Bad Segeberg. Neun Parteien sitzen im neuen Segeberger Kreistag, aber nur sechs als Fraktion. Wie sich das auf die Arbeit auswirkt.
Die politische Arbeit im künftigen Segeberger Kreistag wird nicht leichter. Waren die Machtverhältnisse im bisherigen Parlament mit acht Fraktionen schon unübersichtlich, so wird es in der kommenden Legislaturperiode vermutlich noch schwieriger, klare Entscheidungen zu treffen: Im neuen Kreistag wollen neun Parteien oder Wählergemeinschaften mitreden.
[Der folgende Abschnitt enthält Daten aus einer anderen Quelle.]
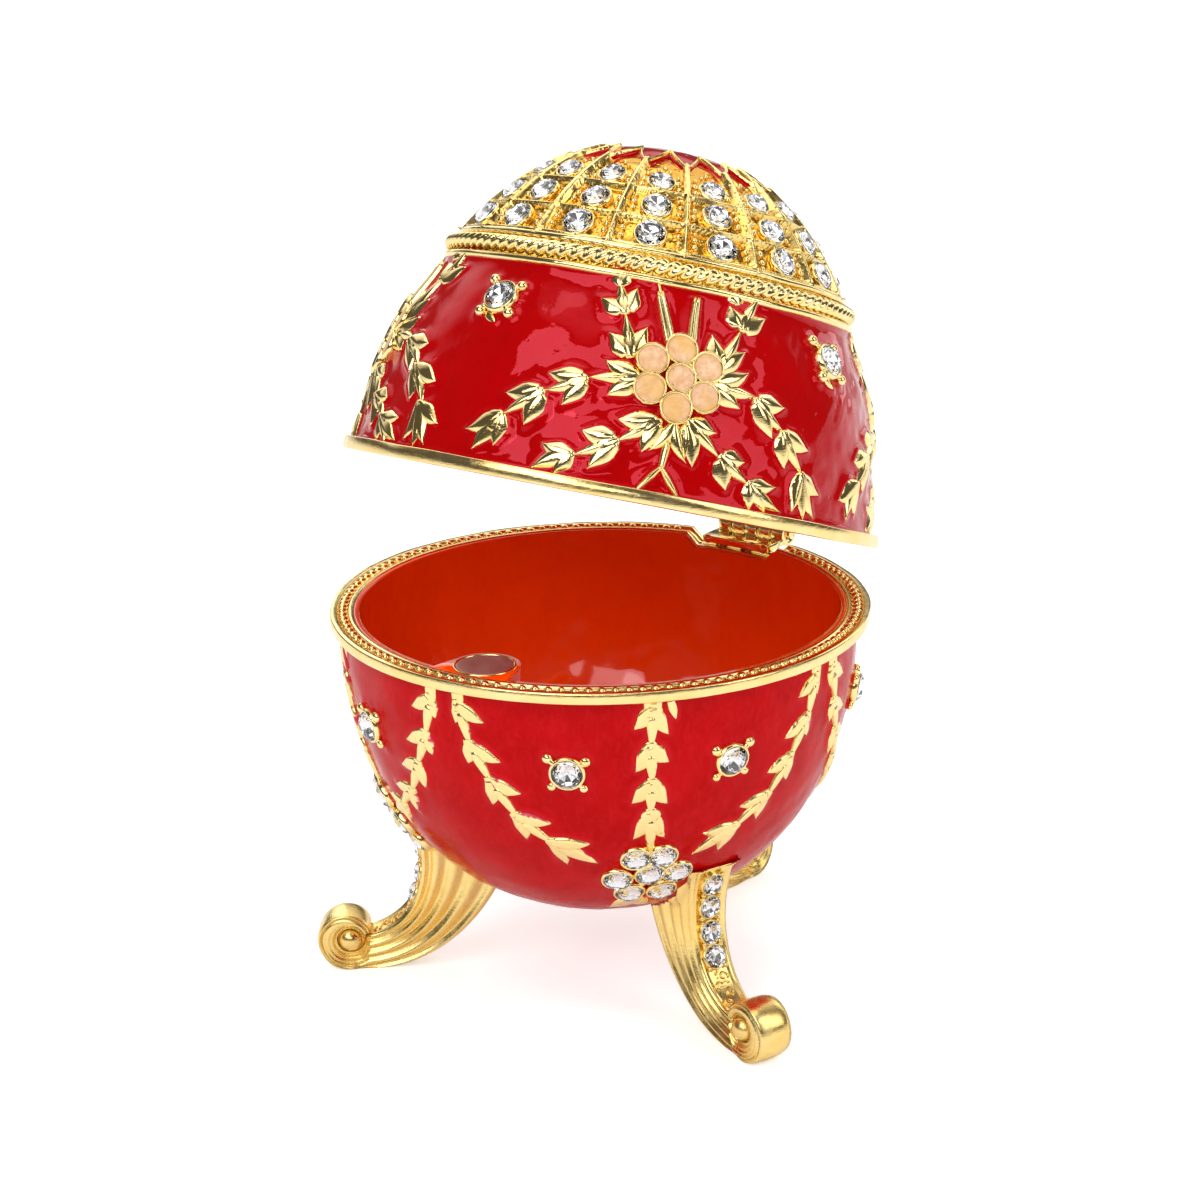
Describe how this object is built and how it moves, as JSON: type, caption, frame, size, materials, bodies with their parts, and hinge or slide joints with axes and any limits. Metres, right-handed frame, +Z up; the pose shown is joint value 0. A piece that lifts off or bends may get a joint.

Aber nur sechs von ihnen erhalten den Fraktionsstatus. Der Kreistag vergrößert sich von 62 auf 67 Sitze.
Stärkste Kraft im Segeberger Kreistag bleibt die CDU, die mit 36,9 Prozent exakt das Ergebnis der Kreistagswahl 2018 wiederholen konnte. Allerdings hat die CDU im künftigen Parlament zwei Sitze mehr als in der ablaufenden Legislaturperiode: 25 Abgeordnete statt bisher 23, weil alle CDU-Kandidaten ihre Wahlkreise direkt gewinnen konnten.
Kommunalwahl 2023 - Die Arbeit im Kreistag wird schwerer und unübersichtlicher
Spitzenkandidat Torsten Kowitz ist „happy“. Er soll wieder Fraktionsvorsitzender der CDU im Kreistag werden. Auf der konstituierenden Sitzung des Kreistags am 12. Juni wird er Jörg Buthmann aus Garbek als neuen Kreispräsidenten vorschlagen. Er soll Nachfolger des freiwillig ausgeschiedenen Claus Peter Dieck aus Todesfelde werden.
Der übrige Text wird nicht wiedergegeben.